### To do
Copy every line of the material below word for word.

### Recorded data

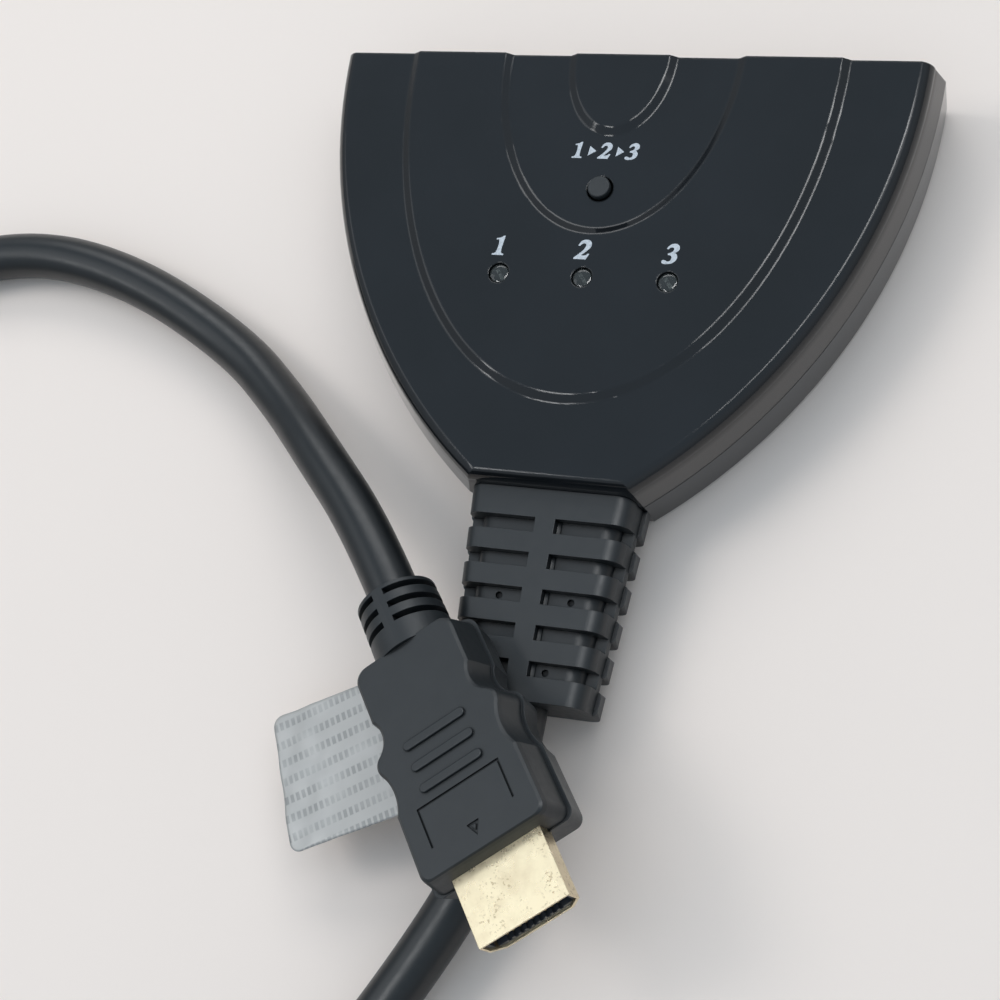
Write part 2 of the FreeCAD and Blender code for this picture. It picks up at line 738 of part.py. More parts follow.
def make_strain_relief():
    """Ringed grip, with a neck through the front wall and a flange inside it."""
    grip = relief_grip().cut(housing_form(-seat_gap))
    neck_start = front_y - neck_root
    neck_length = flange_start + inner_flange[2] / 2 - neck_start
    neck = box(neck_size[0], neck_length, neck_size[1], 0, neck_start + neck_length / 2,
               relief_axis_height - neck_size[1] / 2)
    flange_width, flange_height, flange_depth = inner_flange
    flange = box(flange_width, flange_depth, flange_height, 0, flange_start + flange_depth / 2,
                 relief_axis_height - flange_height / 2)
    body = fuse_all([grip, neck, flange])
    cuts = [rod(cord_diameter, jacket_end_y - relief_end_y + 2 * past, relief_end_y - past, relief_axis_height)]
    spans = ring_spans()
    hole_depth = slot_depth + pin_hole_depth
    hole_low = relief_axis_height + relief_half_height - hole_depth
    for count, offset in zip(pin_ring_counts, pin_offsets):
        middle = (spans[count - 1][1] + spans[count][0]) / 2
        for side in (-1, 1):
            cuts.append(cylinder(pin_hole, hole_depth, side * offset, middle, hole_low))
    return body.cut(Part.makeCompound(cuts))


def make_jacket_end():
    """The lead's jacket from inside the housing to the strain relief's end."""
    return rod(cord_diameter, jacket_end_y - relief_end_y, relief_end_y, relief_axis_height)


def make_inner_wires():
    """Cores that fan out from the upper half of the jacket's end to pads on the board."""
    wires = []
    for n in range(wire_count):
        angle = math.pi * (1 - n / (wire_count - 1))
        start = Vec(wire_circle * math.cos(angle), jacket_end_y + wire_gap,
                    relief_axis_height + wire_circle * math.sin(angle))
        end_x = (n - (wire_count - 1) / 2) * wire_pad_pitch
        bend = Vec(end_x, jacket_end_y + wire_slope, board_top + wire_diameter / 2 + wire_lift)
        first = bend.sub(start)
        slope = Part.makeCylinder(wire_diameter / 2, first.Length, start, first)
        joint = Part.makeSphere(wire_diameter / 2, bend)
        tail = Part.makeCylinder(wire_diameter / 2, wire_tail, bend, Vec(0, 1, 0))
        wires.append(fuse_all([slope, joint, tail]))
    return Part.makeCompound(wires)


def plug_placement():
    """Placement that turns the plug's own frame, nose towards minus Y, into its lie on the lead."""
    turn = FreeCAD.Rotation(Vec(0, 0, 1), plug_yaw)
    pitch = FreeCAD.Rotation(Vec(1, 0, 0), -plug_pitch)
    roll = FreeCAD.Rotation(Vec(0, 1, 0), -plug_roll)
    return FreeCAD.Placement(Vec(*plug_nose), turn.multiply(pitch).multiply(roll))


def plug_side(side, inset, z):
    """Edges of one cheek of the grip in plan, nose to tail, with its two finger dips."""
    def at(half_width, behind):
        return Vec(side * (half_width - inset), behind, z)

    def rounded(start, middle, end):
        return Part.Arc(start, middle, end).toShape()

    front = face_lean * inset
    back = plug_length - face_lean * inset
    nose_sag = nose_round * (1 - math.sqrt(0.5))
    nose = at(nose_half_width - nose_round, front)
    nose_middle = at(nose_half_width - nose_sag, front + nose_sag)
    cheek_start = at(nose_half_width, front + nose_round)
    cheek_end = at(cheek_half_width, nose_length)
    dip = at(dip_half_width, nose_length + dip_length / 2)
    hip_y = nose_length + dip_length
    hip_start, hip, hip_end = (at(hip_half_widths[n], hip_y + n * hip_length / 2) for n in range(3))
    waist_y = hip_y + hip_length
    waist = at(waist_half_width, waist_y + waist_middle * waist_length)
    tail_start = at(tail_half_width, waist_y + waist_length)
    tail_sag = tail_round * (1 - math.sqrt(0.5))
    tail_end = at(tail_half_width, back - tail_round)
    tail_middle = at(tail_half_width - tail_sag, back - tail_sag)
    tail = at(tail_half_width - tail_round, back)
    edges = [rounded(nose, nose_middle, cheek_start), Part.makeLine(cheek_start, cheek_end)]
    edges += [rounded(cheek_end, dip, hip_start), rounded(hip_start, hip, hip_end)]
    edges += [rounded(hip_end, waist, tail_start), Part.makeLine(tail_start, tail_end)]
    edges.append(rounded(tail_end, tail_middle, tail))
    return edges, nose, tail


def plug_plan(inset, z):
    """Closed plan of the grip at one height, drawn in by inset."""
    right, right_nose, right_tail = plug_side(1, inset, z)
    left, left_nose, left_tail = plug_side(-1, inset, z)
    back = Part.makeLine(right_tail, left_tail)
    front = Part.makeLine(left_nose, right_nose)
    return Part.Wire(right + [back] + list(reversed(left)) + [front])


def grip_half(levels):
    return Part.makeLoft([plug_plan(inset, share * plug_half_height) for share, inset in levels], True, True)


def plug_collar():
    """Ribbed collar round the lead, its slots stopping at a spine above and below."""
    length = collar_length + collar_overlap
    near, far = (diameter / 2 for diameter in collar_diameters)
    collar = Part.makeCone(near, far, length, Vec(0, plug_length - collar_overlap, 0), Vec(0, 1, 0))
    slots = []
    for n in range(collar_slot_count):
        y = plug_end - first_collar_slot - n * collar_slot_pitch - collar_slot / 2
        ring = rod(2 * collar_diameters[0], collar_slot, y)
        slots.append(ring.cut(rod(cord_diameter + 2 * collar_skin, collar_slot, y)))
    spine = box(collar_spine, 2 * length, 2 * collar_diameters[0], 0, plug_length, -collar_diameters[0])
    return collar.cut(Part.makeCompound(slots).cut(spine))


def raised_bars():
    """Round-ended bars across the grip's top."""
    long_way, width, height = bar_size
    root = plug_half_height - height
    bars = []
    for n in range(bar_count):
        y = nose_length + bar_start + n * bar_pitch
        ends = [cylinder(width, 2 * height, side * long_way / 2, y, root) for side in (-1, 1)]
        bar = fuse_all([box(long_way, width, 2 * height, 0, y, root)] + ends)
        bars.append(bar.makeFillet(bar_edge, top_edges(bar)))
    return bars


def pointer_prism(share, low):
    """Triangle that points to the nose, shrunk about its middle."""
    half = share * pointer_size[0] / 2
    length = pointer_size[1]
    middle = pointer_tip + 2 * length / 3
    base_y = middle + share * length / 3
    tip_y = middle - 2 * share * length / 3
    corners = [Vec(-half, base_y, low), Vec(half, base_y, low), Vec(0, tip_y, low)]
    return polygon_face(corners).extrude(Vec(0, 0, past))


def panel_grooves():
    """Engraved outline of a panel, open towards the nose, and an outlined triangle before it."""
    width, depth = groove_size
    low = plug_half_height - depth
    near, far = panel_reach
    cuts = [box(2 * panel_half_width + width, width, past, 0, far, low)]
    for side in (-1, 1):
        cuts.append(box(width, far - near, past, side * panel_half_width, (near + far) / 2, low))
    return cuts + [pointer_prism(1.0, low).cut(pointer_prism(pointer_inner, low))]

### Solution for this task
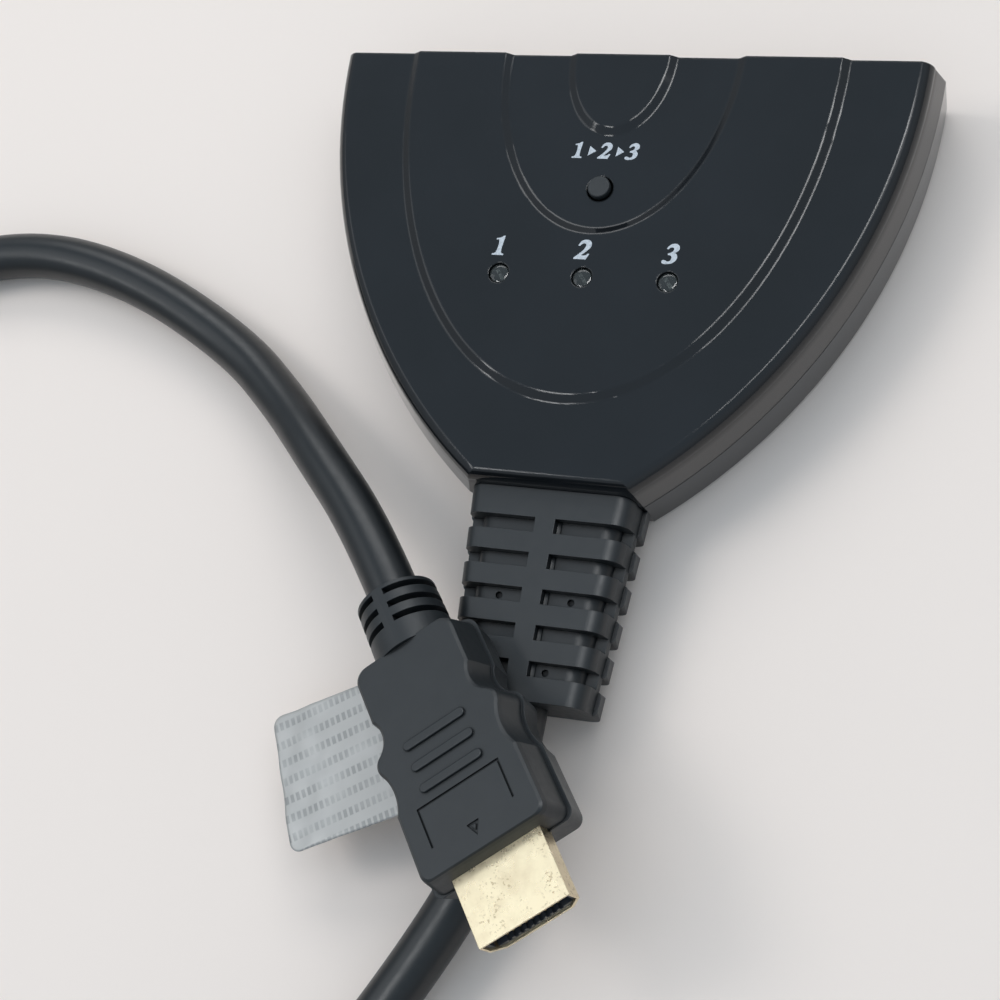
Write part 2 of the FreeCAD and Blender code for this picture. It picks up at line 738 of part.py. More parts follow.
def make_strain_relief():
    """Ringed grip, with a neck through the front wall and a flange inside it."""
    grip = relief_grip().cut(housing_form(-seat_gap))
    neck_start = front_y - neck_root
    neck_length = flange_start + inner_flange[2] / 2 - neck_start
    neck = box(neck_size[0], neck_length, neck_size[1], 0, neck_start + neck_length / 2,
               relief_axis_height - neck_size[1] / 2)
    flange_width, flange_height, flange_depth = inner_flange
    flange = box(flange_width, flange_depth, flange_height, 0, flange_start + flange_depth / 2,
                 relief_axis_height - flange_height / 2)
    body = fuse_all([grip, neck, flange])
    cuts = [rod(cord_diameter, jacket_end_y - relief_end_y + 2 * past, relief_end_y - past, relief_axis_height)]
    spans = ring_spans()
    hole_depth = slot_depth + pin_hole_depth
    hole_low = relief_axis_height + relief_half_height - hole_depth
    for count, offset in zip(pin_ring_counts, pin_offsets):
        middle = (spans[count - 1][1] + spans[count][0]) / 2
        for side in (-1, 1):
            cuts.append(cylinder(pin_hole, hole_depth, side * offset, middle, hole_low))
    return body.cut(Part.makeCompound(cuts))


def make_jacket_end():
    """The lead's jacket from inside the housing to the strain relief's end."""
    return rod(cord_diameter, jacket_end_y - relief_end_y, relief_end_y, relief_axis_height)


def make_inner_wires():
    """Cores that fan out from the upper half of the jacket's end to pads on the board."""
    wires = []
    for n in range(wire_count):
        angle = math.pi * (1 - n / (wire_count - 1))
        start = Vec(wire_circle * math.cos(angle), jacket_end_y + wire_gap,
                    relief_axis_height + wire_circle * math.sin(angle))
        end_x = (n - (wire_count - 1) / 2) * wire_pad_pitch
        bend = Vec(end_x, jacket_end_y + wire_slope, board_top + wire_diameter / 2 + wire_lift)
        first = bend.sub(start)
        slope = Part.makeCylinder(wire_diameter / 2, first.Length, start, first)
        joint = Part.makeSphere(wire_diameter / 2, bend)
        tail = Part.makeCylinder(wire_diameter / 2, wire_tail, bend, Vec(0, 1, 0))
        wires.append(fuse_all([slope, joint, tail]))
    return Part.makeCompound(wires)


def plug_placement():
    """Placement that turns the plug's own frame, nose towards minus Y, into its lie on the lead."""
    turn = FreeCAD.Rotation(Vec(0, 0, 1), plug_yaw)
    pitch = FreeCAD.Rotation(Vec(1, 0, 0), -plug_pitch)
    roll = FreeCAD.Rotation(Vec(0, 1, 0), -plug_roll)
    return FreeCAD.Placement(Vec(*plug_nose), turn.multiply(pitch).multiply(roll))


def plug_side(side, inset, z):
    """Edges of one cheek of the grip in plan, nose to tail, with its two finger dips."""
    def at(half_width, behind):
        return Vec(side * (half_width - inset), behind, z)

    def rounded(start, middle, end):
        return Part.Arc(start, middle, end).toShape()

    front = face_lean * inset
    back = plug_length - face_lean * inset
    nose_sag = nose_round * (1 - math.sqrt(0.5))
    nose = at(nose_half_width - nose_round, front)
    nose_middle = at(nose_half_width - nose_sag, front + nose_sag)
    cheek_start = at(nose_half_width, front + nose_round)
    cheek_end = at(cheek_half_width, nose_length)
    dip = at(dip_half_width, nose_length + dip_length / 2)
    hip_y = nose_length + dip_length
    hip_start, hip, hip_end = (at(hip_half_widths[n], hip_y + n * hip_length / 2) for n in range(3))
    waist_y = hip_y + hip_length
    waist = at(waist_half_width, waist_y + waist_middle * waist_length)
    tail_start = at(tail_half_width, waist_y + waist_length)
    tail_sag = tail_round * (1 - math.sqrt(0.5))
    tail_end = at(tail_half_width, back - tail_round)
    tail_middle = at(tail_half_width - tail_sag, back - tail_sag)
    tail = at(tail_half_width - tail_round, back)
    edges = [rounded(nose, nose_middle, cheek_start), Part.makeLine(cheek_start, cheek_end)]
    edges += [rounded(cheek_end, dip, hip_start), rounded(hip_start, hip, hip_end)]
    edges += [rounded(hip_end, waist, tail_start), Part.makeLine(tail_start, tail_end)]
    edges.append(rounded(tail_end, tail_middle, tail))
    return edges, nose, tail


def plug_plan(inset, z):
    """Closed plan of the grip at one height, drawn in by inset."""
    right, right_nose, right_tail = plug_side(1, inset, z)
    left, left_nose, left_tail = plug_side(-1, inset, z)
    back = Part.makeLine(right_tail, left_tail)
    front = Part.makeLine(left_nose, right_nose)
    return Part.Wire(right + [back] + list(reversed(left)) + [front])


def grip_half(levels):
    return Part.makeLoft([plug_plan(inset, share * plug_half_height) for share, inset in levels], True, True)


def plug_collar():
    """Ribbed collar round the lead, its slots stopping at a spine above and below."""
    length = collar_length + collar_overlap
    near, far = (diameter / 2 for diameter in collar_diameters)
    collar = Part.makeCone(near, far, length, Vec(0, plug_length - collar_overlap, 0), Vec(0, 1, 0))
    slots = []
    for n in range(collar_slot_count):
        y = plug_end - first_collar_slot - n * collar_slot_pitch - collar_slot / 2
        ring = rod(2 * collar_diameters[0], collar_slot, y)
        slots.append(ring.cut(rod(cord_diameter + 2 * collar_skin, collar_slot, y)))
    spine = box(collar_spine, 2 * length, 2 * collar_diameters[0], 0, plug_length, -collar_diameters[0])
    return collar.cut(Part.makeCompound(slots).cut(spine))


def raised_bars():
    """Round-ended bars across the grip's top."""
    long_way, width, height = bar_size
    root = plug_half_height - height
    bars = []
    for n in range(bar_count):
        y = nose_length + bar_start + n * bar_pitch
        ends = [cylinder(width, 2 * height, side * long_way / 2, y, root) for side in (-1, 1)]
        bar = fuse_all([box(long_way, width, 2 * height, 0, y, root)] + ends)
        bars.append(bar.makeFillet(bar_edge, top_edges(bar)))
    return bars


def pointer_prism(share, low):
    """Triangle that points to the nose, shrunk about its middle."""
    half = share * pointer_size[0] / 2
    length = pointer_size[1]
    middle = pointer_tip + 2 * length / 3
    base_y = middle + share * length / 3
    tip_y = middle - 2 * share * length / 3
    corners = [Vec(-half, base_y, low), Vec(half, base_y, low), Vec(0, tip_y, low)]
    return polygon_face(corners).extrude(Vec(0, 0, past))


def panel_grooves():
    """Engraved outline of a panel, open towards the nose, and an outlined triangle before it."""
    width, depth = groove_size
    low = plug_half_height - depth
    near, far = panel_reach
    cuts = [box(2 * panel_half_width + width, width, past, 0, far, low)]
    for side in (-1, 1):
        cuts.append(box(width, far - near, past, side * panel_half_width, (near + far) / 2, low))
    return cuts + [pointer_prism(1.0, low).cut(pointer_prism(pointer_inner, low))]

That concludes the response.